_WORK TO DO:_
Output each entry exactly; skip nothing.

_STORED DATA:_
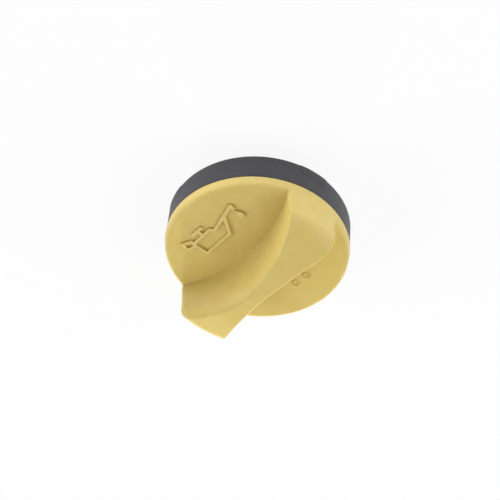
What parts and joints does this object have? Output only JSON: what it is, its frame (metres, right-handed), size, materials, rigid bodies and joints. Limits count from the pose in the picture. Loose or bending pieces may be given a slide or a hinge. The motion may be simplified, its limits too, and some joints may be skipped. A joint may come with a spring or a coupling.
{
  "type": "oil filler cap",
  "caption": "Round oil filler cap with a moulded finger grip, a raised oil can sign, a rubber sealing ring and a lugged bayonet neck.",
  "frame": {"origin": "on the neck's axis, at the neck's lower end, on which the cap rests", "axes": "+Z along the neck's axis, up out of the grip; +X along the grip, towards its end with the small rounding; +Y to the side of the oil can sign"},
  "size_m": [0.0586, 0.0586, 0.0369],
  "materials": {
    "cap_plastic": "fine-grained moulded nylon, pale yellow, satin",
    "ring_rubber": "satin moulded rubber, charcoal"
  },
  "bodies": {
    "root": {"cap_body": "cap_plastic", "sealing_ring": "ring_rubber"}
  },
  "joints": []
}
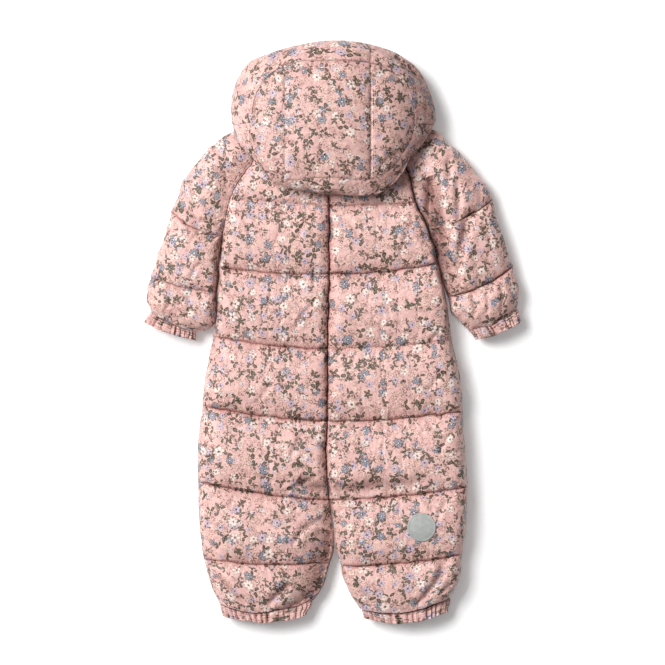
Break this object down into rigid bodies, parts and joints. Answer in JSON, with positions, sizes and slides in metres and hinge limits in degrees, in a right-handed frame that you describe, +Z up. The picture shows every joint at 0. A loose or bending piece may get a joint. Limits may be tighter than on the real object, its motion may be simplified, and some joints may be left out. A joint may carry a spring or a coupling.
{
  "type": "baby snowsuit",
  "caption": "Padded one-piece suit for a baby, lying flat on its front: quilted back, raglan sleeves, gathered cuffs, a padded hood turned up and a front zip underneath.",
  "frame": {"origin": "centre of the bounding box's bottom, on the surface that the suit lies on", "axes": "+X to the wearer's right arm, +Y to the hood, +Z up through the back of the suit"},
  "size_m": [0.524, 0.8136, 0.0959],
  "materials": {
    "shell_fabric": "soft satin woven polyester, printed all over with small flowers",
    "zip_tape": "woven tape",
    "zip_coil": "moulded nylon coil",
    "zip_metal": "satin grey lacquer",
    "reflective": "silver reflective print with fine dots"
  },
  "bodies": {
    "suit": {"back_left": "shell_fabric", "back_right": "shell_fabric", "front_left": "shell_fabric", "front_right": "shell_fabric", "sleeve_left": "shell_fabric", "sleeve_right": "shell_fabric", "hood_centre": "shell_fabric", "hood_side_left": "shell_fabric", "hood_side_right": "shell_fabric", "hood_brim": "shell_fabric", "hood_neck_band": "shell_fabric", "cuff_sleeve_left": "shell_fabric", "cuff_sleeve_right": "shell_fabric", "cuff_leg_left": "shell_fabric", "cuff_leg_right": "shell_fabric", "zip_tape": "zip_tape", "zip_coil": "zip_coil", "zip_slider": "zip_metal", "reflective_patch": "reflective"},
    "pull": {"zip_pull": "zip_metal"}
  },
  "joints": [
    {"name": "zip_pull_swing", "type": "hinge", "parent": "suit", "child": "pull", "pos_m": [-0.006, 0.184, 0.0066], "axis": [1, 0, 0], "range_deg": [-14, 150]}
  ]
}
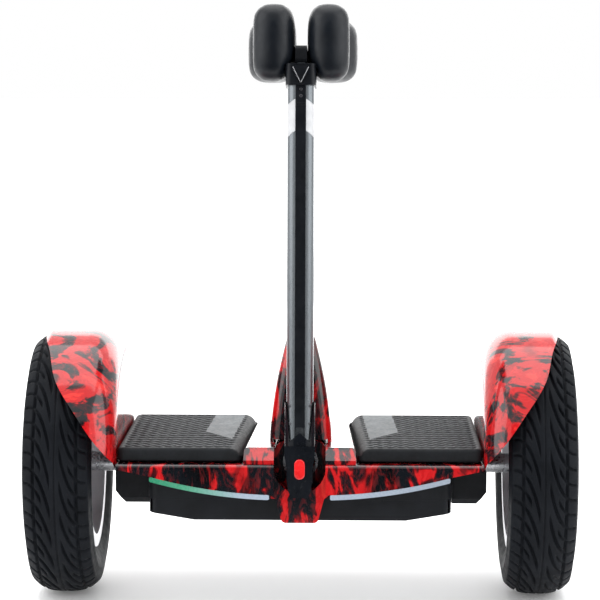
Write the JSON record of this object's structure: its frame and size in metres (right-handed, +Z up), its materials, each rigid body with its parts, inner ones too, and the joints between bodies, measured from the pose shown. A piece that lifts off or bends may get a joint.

_EXERCISE OUTPUT:_
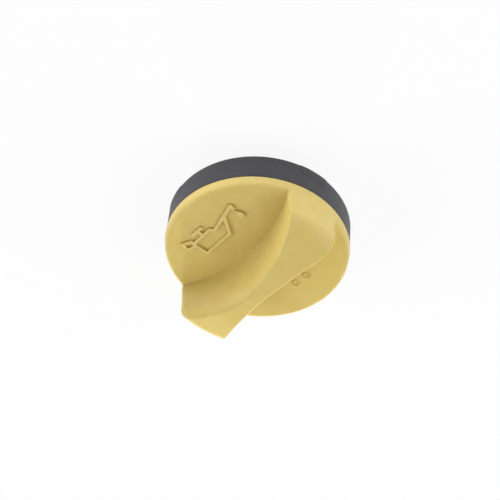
What parts and joints does this object have? Output only JSON: what it is, its frame (metres, right-handed), size, materials, rigid bodies and joints. Limits count from the pose in the picture. Loose or bending pieces may be given a slide or a hinge. The motion may be simplified, its limits too, and some joints may be skipped. A joint may come with a spring or a coupling.
{
  "type": "oil filler cap",
  "caption": "Round oil filler cap with a moulded finger grip, a raised oil can sign, a rubber sealing ring and a lugged bayonet neck.",
  "frame": {"origin": "on the neck's axis, at the neck's lower end, on which the cap rests", "axes": "+Z along the neck's axis, up out of the grip; +X along the grip, towards its end with the small rounding; +Y to the side of the oil can sign"},
  "size_m": [0.0586, 0.0586, 0.0369],
  "materials": {
    "cap_plastic": "fine-grained moulded nylon, pale yellow, satin",
    "ring_rubber": "satin moulded rubber, charcoal"
  },
  "bodies": {
    "root": {"cap_body": "cap_plastic", "sealing_ring": "ring_rubber"}
  },
  "joints": []
}
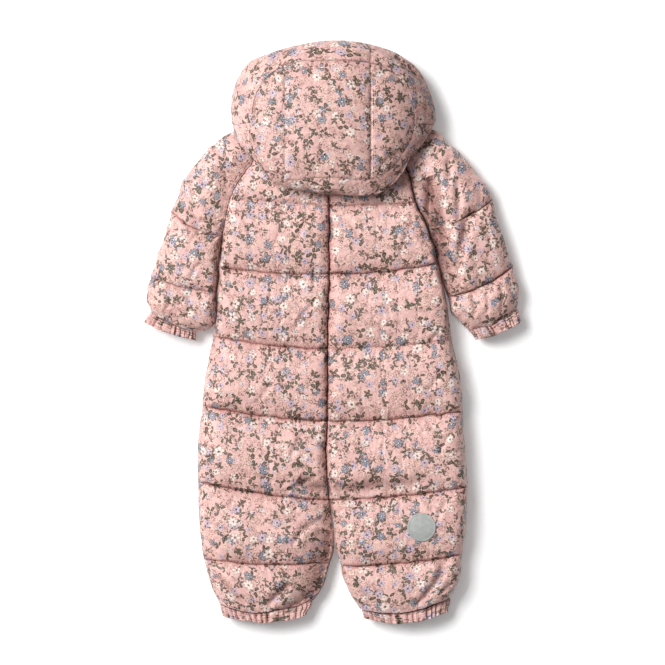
Break this object down into rigid bodies, parts and joints. Answer in JSON, with positions, sizes and slides in metres and hinge limits in degrees, in a right-handed frame that you describe, +Z up. The picture shows every joint at 0. A loose or bending piece may get a joint. Limits may be tighter than on the real object, its motion may be simplified, and some joints may be left out. A joint may carry a spring or a coupling.
{
  "type": "baby snowsuit",
  "caption": "Padded one-piece suit for a baby, lying flat on its front: quilted back, raglan sleeves, gathered cuffs, a padded hood turned up and a front zip underneath.",
  "frame": {"origin": "centre of the bounding box's bottom, on the surface that the suit lies on", "axes": "+X to the wearer's right arm, +Y to the hood, +Z up through the back of the suit"},
  "size_m": [0.524, 0.8136, 0.0959],
  "materials": {
    "shell_fabric": "soft satin woven polyester, printed all over with small flowers",
    "zip_tape": "woven tape",
    "zip_coil": "moulded nylon coil",
    "zip_metal": "satin grey lacquer",
    "reflective": "silver reflective print with fine dots"
  },
  "bodies": {
    "suit": {"back_left": "shell_fabric", "back_right": "shell_fabric", "front_left": "shell_fabric", "front_right": "shell_fabric", "sleeve_left": "shell_fabric", "sleeve_right": "shell_fabric", "hood_centre": "shell_fabric", "hood_side_left": "shell_fabric", "hood_side_right": "shell_fabric", "hood_brim": "shell_fabric", "hood_neck_band": "shell_fabric", "cuff_sleeve_left": "shell_fabric", "cuff_sleeve_right": "shell_fabric", "cuff_leg_left": "shell_fabric", "cuff_leg_right": "shell_fabric", "zip_tape": "zip_tape", "zip_coil": "zip_coil", "zip_slider": "zip_metal", "reflective_patch": "reflective"},
    "pull": {"zip_pull": "zip_metal"}
  },
  "joints": [
    {"name": "zip_pull_swing", "type": "hinge", "parent": "suit", "child": "pull", "pos_m": [-0.006, 0.184, 0.0066], "axis": [1, 0, 0], "range_deg": [-14, 150]}
  ]
}
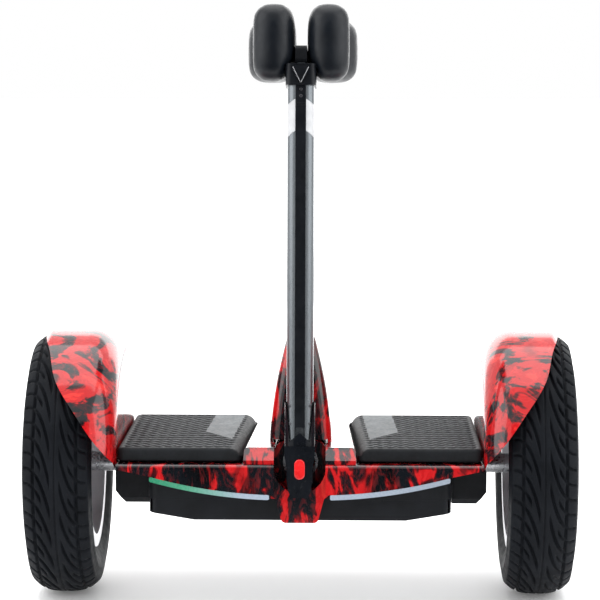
Write the JSON record of this object's structure: its frame and size in metres (right-handed, +Z up), its materials, each rigid body with its parts, inner ones too, and the joints between bodies, measured from the pose shown. A piece that lifts off or bends may get a joint.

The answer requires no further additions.